RMPocalypse Flaw (CVE-2025-0033) Bypasses AMD SEV-SNP
A critical vulnerability has been discovered in AMD’s SEV-SNP hardware protection architecture — widely deployed by major cloud providers such as AWS, Microsoft Azure and Google Cloud — that allows a malicious hypervisor to compromise encrypted virtual machines and obtain unfettered access to their memory. Dubbed RMPocalypse, the exploit subverts the foundational confidentiality and integrity guarantees upon which the SEV-SNP trusted-execution model is built.
The research, presented at ACM CCS 2025 in Taipei, details how the flaw is abused during initialization of SEV-SNP’s key structural table, the Reverse Map Table (RMP). The RMP maps host physical addresses to guest virtual pages and is intended to prevent page-remapping attacks that plagued earlier SEV generations. Crucially, however, the RMP does not yet exist at the earliest stage of boot, and therefore cannot defend itself against writes originating from x86 cores that run concurrently with its initialization.

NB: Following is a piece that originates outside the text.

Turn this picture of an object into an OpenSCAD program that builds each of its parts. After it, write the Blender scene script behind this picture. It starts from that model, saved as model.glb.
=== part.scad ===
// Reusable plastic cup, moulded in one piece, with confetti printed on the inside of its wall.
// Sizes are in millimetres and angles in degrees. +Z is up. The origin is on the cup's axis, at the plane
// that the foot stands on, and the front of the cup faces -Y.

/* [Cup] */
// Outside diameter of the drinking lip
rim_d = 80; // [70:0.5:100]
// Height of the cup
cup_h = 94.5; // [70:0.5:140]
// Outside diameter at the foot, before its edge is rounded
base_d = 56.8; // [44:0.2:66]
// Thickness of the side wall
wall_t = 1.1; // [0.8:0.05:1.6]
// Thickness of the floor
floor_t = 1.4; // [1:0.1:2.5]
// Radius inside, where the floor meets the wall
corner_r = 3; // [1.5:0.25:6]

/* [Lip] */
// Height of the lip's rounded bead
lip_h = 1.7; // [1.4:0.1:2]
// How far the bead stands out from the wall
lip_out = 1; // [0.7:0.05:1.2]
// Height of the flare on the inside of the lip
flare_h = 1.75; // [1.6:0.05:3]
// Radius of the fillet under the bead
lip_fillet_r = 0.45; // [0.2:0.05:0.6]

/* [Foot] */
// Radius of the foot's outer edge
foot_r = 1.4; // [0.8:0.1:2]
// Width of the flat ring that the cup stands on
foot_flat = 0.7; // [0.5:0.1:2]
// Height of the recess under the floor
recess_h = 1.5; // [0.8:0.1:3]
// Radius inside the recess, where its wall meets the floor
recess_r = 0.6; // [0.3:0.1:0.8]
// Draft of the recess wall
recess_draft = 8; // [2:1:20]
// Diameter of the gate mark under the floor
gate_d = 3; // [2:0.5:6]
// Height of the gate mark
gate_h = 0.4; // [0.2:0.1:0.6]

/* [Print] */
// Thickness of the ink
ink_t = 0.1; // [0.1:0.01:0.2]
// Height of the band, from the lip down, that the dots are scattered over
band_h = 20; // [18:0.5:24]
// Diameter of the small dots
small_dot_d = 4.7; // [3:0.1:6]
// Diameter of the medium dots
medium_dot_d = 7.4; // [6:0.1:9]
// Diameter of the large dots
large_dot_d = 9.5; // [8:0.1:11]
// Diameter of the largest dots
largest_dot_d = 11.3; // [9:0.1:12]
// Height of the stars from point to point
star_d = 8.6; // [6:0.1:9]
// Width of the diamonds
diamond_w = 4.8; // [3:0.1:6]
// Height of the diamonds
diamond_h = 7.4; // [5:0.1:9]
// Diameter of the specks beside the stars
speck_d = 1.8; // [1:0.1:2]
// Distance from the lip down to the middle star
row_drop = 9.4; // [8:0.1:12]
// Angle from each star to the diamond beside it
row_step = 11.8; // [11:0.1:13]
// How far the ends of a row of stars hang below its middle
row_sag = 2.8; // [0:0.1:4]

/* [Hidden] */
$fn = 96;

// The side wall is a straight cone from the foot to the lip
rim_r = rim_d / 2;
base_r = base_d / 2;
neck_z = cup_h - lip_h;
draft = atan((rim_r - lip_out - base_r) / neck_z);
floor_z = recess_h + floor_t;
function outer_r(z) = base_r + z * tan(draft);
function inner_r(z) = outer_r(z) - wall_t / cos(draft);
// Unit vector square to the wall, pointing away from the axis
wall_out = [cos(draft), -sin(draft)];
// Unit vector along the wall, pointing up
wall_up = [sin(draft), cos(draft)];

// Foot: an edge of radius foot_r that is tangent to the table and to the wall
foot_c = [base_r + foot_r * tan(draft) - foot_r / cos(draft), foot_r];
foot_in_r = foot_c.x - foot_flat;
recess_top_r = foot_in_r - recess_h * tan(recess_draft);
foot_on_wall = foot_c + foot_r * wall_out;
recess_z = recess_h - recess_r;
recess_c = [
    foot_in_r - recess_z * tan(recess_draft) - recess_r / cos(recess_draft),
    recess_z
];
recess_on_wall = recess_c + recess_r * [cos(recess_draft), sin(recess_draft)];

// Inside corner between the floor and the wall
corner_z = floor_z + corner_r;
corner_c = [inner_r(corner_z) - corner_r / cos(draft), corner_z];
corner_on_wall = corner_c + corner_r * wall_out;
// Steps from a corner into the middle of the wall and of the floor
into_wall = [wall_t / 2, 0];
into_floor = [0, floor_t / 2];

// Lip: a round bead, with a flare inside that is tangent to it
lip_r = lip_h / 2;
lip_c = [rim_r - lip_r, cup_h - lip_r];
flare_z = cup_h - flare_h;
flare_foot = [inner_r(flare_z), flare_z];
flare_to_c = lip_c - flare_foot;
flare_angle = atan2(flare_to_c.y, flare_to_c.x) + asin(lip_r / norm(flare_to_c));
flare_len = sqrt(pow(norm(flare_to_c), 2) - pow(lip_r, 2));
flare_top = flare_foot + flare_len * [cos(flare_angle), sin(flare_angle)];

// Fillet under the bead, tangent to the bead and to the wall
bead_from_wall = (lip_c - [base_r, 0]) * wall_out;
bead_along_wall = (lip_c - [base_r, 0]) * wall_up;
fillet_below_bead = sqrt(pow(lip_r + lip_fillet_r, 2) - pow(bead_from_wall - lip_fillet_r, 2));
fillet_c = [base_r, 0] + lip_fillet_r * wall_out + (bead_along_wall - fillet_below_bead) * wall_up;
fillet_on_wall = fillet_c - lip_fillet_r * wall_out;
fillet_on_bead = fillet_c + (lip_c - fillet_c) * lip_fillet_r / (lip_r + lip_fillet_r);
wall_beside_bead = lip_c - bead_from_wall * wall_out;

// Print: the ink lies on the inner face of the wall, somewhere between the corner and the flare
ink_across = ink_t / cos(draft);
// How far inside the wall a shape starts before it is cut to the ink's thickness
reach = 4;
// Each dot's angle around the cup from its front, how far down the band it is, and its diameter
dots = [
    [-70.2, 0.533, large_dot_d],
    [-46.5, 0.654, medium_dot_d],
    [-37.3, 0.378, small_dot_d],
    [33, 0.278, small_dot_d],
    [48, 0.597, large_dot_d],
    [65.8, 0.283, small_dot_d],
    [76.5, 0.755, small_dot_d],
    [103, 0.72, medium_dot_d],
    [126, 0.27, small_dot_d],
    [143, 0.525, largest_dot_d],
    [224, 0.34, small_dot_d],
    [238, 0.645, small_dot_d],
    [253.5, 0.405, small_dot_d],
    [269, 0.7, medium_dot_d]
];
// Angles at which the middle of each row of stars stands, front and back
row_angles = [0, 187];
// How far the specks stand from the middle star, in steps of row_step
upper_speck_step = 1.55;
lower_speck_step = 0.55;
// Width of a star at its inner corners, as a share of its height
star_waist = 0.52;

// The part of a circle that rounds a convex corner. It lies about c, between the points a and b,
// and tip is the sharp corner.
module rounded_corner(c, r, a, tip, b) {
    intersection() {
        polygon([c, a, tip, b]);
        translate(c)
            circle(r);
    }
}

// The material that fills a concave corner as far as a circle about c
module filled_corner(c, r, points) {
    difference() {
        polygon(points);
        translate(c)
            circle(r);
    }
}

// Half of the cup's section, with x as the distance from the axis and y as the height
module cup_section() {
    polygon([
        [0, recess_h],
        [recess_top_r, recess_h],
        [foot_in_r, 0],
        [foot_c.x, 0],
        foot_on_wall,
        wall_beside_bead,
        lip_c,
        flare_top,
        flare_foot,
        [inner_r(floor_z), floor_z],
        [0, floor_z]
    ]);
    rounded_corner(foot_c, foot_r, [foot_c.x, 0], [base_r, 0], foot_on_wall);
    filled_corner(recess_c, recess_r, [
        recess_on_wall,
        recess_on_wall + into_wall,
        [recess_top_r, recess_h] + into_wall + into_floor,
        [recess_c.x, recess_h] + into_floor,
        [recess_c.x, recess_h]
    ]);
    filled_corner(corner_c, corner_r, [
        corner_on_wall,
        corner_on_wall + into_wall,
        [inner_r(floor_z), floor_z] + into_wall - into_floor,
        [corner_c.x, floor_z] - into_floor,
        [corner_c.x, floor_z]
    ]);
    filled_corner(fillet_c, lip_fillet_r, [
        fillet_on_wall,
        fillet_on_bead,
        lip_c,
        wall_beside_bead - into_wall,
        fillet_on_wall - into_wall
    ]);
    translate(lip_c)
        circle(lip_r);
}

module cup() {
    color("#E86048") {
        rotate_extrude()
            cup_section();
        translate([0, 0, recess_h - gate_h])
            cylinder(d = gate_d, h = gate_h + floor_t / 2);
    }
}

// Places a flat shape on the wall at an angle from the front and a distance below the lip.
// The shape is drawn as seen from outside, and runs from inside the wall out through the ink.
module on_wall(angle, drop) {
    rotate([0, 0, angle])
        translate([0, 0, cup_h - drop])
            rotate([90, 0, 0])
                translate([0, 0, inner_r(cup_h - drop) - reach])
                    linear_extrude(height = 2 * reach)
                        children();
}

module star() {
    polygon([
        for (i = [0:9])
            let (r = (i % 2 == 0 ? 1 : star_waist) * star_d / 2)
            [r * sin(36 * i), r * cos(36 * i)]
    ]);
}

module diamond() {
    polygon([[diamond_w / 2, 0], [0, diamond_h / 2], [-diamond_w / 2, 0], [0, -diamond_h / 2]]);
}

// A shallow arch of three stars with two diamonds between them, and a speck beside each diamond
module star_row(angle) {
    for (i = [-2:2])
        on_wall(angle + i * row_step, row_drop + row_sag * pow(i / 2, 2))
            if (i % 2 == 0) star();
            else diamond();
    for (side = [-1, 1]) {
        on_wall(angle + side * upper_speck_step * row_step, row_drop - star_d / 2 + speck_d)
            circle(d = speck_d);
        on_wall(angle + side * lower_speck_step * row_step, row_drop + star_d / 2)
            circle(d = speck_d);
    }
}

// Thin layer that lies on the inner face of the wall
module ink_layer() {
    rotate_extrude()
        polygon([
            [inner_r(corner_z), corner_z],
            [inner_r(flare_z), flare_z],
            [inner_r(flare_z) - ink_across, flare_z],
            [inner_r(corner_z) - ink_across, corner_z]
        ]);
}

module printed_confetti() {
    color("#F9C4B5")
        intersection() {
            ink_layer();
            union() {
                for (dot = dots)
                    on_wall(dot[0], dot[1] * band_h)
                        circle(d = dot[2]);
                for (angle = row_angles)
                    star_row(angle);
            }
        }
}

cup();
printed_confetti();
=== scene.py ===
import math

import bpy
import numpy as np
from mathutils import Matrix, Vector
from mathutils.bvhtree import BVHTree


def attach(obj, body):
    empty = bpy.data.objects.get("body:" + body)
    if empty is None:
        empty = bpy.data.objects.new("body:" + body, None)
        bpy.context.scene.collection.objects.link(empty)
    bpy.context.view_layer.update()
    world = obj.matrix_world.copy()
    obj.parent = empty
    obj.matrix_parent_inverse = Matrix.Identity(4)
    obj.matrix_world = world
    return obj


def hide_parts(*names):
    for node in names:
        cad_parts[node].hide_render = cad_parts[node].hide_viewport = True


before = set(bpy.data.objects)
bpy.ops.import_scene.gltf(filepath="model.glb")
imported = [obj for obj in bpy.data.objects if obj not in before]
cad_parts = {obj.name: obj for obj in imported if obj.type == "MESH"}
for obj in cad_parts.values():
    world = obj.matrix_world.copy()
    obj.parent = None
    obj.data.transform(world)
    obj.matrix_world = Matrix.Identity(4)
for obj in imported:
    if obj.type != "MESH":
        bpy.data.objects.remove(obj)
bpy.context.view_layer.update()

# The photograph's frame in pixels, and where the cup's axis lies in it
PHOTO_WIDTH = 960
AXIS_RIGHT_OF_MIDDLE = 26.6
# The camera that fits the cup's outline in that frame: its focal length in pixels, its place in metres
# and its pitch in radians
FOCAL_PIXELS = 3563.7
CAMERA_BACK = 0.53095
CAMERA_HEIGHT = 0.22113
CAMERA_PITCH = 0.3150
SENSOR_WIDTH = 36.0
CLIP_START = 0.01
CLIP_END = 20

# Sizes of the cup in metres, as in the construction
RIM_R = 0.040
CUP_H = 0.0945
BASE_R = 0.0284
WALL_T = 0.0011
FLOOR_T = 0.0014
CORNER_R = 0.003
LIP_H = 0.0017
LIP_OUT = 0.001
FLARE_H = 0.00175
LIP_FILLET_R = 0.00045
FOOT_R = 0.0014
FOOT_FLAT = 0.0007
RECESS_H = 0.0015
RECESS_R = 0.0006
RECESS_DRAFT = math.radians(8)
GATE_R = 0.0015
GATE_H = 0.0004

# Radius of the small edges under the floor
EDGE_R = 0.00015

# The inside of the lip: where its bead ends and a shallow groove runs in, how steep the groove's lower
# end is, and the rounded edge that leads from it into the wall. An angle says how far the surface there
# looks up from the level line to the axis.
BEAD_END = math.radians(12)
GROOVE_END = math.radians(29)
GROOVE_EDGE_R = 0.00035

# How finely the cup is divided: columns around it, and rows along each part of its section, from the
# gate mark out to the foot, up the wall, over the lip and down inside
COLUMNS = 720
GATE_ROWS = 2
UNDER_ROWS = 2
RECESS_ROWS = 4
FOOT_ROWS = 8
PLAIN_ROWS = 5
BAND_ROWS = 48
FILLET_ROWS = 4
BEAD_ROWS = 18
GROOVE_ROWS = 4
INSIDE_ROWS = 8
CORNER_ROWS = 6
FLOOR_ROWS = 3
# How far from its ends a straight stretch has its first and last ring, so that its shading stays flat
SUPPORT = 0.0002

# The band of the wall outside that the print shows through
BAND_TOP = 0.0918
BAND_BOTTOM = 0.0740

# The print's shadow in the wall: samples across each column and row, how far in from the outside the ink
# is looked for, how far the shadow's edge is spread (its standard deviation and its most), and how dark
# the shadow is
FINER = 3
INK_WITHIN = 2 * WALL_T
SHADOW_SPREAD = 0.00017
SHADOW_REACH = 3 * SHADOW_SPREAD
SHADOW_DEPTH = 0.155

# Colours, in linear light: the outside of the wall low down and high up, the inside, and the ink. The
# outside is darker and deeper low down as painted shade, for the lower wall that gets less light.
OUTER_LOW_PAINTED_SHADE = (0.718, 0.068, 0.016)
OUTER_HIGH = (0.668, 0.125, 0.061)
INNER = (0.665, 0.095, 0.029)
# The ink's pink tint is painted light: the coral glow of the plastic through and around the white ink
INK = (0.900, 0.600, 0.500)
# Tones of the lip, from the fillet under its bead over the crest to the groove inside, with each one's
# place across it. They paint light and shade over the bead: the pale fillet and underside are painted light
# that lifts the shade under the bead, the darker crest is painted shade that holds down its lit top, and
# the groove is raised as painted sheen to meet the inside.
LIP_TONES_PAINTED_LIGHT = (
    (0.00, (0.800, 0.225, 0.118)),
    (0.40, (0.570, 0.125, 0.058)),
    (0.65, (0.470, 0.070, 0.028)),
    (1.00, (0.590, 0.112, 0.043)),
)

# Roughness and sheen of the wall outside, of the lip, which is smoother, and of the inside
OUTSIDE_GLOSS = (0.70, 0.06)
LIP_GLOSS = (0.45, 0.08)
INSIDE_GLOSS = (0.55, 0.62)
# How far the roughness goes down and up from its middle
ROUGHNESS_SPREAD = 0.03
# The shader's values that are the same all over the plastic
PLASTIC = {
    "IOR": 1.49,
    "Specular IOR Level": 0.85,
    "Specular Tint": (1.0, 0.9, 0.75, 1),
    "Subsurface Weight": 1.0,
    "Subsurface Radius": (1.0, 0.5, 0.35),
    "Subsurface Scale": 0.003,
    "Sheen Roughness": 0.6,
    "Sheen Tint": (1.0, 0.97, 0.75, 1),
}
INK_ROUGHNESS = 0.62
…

Tracked as CVE-2025-0033 (CVSS 8.2), the issue affects AMD processors on Zen 3, Zen 4 and Zen 5 microarchitectures — including EPYC server chips heavily used in cloud infrastructure. The problem is a classic catch-22: the RMP must protect itself from modification, but the protective mechanisms are not yet active during its own construction. The Platform Security Processor (PSP), an ARM-based coprocessor, is responsible for creating Trusted Memory Regions (TMR) on the memory controller and for blocking x86 cores from writing to memory during this window. As ETH Zurich researchers Benedict Schlüter and Shweta Shinde demonstrate, those protections prove insufficient.
Asynchronous execution of x86 cores permits dirty cache lines to be written into RMP memory before the PSP fully enforces protection. When TMRs are removed after initialization, these uncleansed cache lines are flushed to DRAM, silently overwriting the freshly constructed RMP with attacker-controlled values. Experiments on EPYC 9135 (Zen 5), 9124 (Zen 4) and 7313 (Zen 3) confirmed reliable overwrites — with Zen 3 particularly susceptible due to coherence issues. Although PSP firmware contains hints of mitigations, such as cache flush routines, the absence of a global TLB/clean mechanism and the opacity of some components thwart effective defense.
RMPocalypse enables an attacker to place protected pages in a state amenable to arbitrary hypervisor modification, yielding four practical attack vectors:
- Attestation forgery. An adversary can substitute context pages with older encrypted copies, deceiving the guest into trusting a tampered VM image. Context pages lack cryptographic integrity signatures and are therefore writable.
- Enabling debug mode. By flipping a single bit in the context policy, the attacker can trigger the SNPDEBUGDECRYPT/ENCRYPT API, granting the hypervisor full memory access to the confidential VM — an operation that can be performed in under ~15 ms with >99.9% reliability, and without breaking attestation.
- VMSA state replay. This vector restores virtual machine registers to a prior snapshot, undermining execution integrity and enabling rollback to vulnerable states.
- Arbitrary code injection. Through SNPPAGEMOVE manipulation of tweak values, an attacker can inject malicious payloads (for example, network packets) directly into kernel code, circumventing cryptographic protections and ASLR; the entire sequence can complete in roughly 5 ms.
In short, SEV-SNP’s protections collapse in the presence of an untrusted hypervisor — a scenario fatal for workloads handling sensitive data, from corporate applications to AI models and cloud storage.
AMD has acknowledged the vulnerability and is working on patches, but at publication time no fix had been released for the affected processors. As interim mitigations, researchers recommend hardening core-level barriers: perform pre-TMR cache validation, enforce a forced global cache and TLB purge after RMP construction, or otherwise ensure deterministic cache/TLB coherence before removing protection windows. Implementing these measures on Zen 3 is complicated by its coherence behavior and may require additional synchronization primitives.
RMPocalypse joins prior microarchitectural exploits such as CacheWarp and Heckler in underscoring how fragile even advanced confidential-computing technologies remain. Although AMD has partially opened PSP firmware sources, opaque components continue to impede comprehensive analysis and remediation. Because the vulnerability can be triggered in well under 234 ms during the SNPINITEX phase, the community must reassess the degree of trust placed in hardware security mechanisms.